Use when you get too attached to your possessions. Remind yourself nothing actually belongs to you. From the highest perspective, which is the spiritual perspective, you cannot own anything. However, you are a ‘trustee’ of every ‘thing’ in your life until the time comes for someone else to have it in their life! Often we have little or no say when that will be.

2 Let go

Use when you are holding to a specific opinion/position. Next time you find yourself in an argument disarm the other by simply saying, “I don’t agree with you but I accept that is your point of view. Tell me more so that I may understand why you see it that way” Remind your self that everyone has a different point of view because everyone is viewing from a different point. So no one is right. Trying to be right and prove ourselves right is one of our most popular happiness killers!

3 Practice giving

Use when you recognise yourself to be always wanting/desiring something from others. When you want something you are already attached to the object of your desire (including certain behaviours that we ‘want’ from others). Where? In your mind. Almost all of us learn this habit from the moment we are born. It often sounds like, “Gimme gimme gimme!” This habit can be weakened and eventually broken by consciously practicing ‘giving’ free of any desire for anything in return.

4 Mentally rehearse different outcomes

Use when you are fearful of change in and you are ‘attached to’ and ‘comfortable with’ the way things are. Or when you are holding on to some form of self-limitation (I can’t). All the top performers in most sports now realize the power that comes from mental rehearsal or visualization. Take a few minutes to visualize future changes as a preparation to accept and embrace those changes if and when they do arrive. ‘See’ yourself doing what you previously thought you couldn’t. As you practice you will find that you naturally start to ‘let go’ of the ‘image’ of the way things are and the ‘idea’ that ‘I can’t cope’.
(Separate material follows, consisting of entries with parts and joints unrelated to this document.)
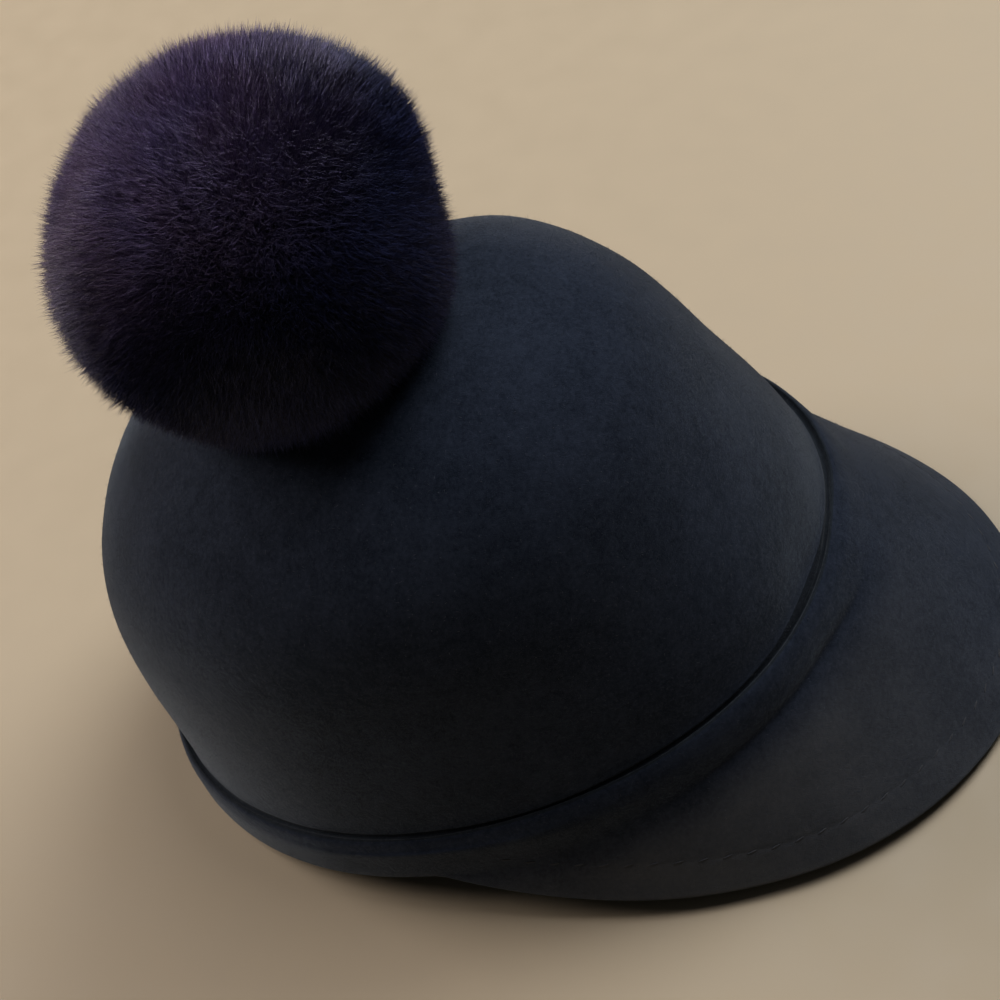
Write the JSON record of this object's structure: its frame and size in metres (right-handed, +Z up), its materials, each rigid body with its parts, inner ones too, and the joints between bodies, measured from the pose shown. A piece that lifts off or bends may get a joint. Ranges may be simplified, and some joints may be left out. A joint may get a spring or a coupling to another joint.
{
  "type": "felt cap with pompom",
  "caption": "Navy felt cap with a round crown, a pressed groove and short band at its foot, an arched front peak with a turned edge, and a large navy fur pompom on top.",
  "frame": {"origin": "under the middle of the whole cap, on the surface that it rests on", "axes": "+Z up, the peak points to -Y, +X is the wearer's left; the left and right halves mirror each other across X"},
  "size_m": [0.1898, 0.2632, 0.213],
  "materials": {
    "navy_felt": "matte",
    "navy_fur": "satin"
  },
  "bodies": {
    "root": {"felt_body": "navy_felt", "pompom": "navy_fur"}
  },
  "joints": []
}
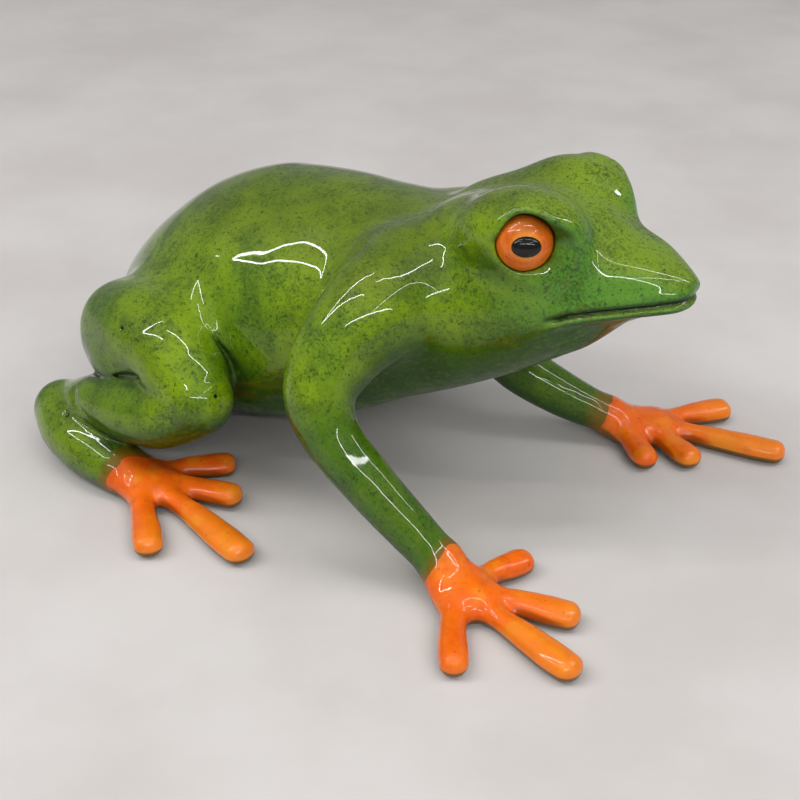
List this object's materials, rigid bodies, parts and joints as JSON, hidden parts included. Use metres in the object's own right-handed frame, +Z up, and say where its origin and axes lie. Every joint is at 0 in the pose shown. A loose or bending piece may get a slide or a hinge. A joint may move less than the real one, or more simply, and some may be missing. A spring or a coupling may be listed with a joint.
{
  "type": "frog figurine",
  "caption": "Free-standing cast tree frog figurine in gloss green with orange feet and eyes, crouching with its head raised on four splayed feet.",
  "frame": {"origin": "middle of the footprint box, on the surface the feet stand on", "axes": "+X the way the frog looks, +Y its left side, +Z up"},
  "size_m": [0.2292, 0.1988, 0.1109],
  "materials": {
    "body_paint": "translucent yellow-green paint with fine dark speckle under clear high-gloss lacquer, on bronze",
    "leg_paint": "translucent green paint with fine dark speckle under clear high-gloss lacquer, on bronze",
    "belly_paint": "thin green to orange-brown paint under clear lacquer, on bronze",
    "foot_paint": "opaque orange paint under clear high-gloss lacquer, on bronze",
    "eye_paint": "opaque orange paint under clear high-gloss lacquer",
    "pupil_black": "gloss black",
    "bronze": "bare bronze, chased flush and hidden under the paint"
  },
  "bodies": {
    "root": {"torso_casting": "body_paint", "foreleg_right": "leg_paint", "foreleg_left": "leg_paint", "hind_leg_right": "leg_paint", "hind_leg_left": "leg_paint", "forefoot_right": "foot_paint", "forefoot_left": "foot_paint", "hind_foot_right": "foot_paint", "hind_foot_left": "foot_paint", "eye_right": "eye_paint", "eye_left": "eye_paint", "pupil_right": "pupil_black", "pupil_left": "pupil_black", "belly_patch": "belly_paint", "core_plug_chest": "bronze", "core_plug_rump": "bronze", "core_plug_flank_right": "bronze", "core_plug_flank_left": "bronze", "shoulder_pin_right": "bronze", "shoulder_pin_left": "bronze", "hip_pin_right": "bronze", "hip_pin_left": "bronze"}
  },
  "joints": []
}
5 Don’t identify with the situation/outcome

Use in any process, anytime and anywhere in life. This simply means don’t make your happiness dependent on something outside your self, especially the results of yours or others actions. Don’t wait to achieve some goal before you give your self permission to be happy (content). Be contented whatever the outcome of anything. Happiness can be a choice and a decision, not a random experience or a dependency. Do something good, and in the ‘process’ of the doing of the good, you will notice happiness arising naturally ‘during’ the process and not just at the end. If it doesn’t then you probably need to review your definition of goodness.

6 Imagine someone else dealing with the situation – how would they deal with it?

Use when your attachment to something or someone is obviously influencing your ability to interact calmly and clearly with others. Take a moment to imagine how someone whose wisdom you respect would handle the situation. This loosens your mental grip on ‘your way’ and weakens your habits of reaction. If they are nearby ask them how they would respond. The conversation alone will allow a more detached perspective to crystallize within your consciousness.

7 Look at the situation through the eyes of the other party

Appropriate in all conflict situations – this forces you to mentally release your attachment to one point of view and to generate understanding and empathy. Ask, listen, ask, listen, ask, listen, is the secret to understanding the others point of view. As you do you will see though the eyes of another and free yourself in the process. They too are then more likely to realise their fixation on ‘my way’ and become more amenable to ‘other’ ways. It’s no accident that the aspiration towards this kind of mutual understanding underpins most conflict resolution processes.

If you do decide to practice and experiment with any of the above it’s perhaps best to mention that you are doing so! Until the ‘other’ clearly understands the true meaning of detachment i.e. that it does not mean you do not care or that you are avoiding, there is a good chance they will find your intention either threatening or confusing. Mums the word…as they say in some parts!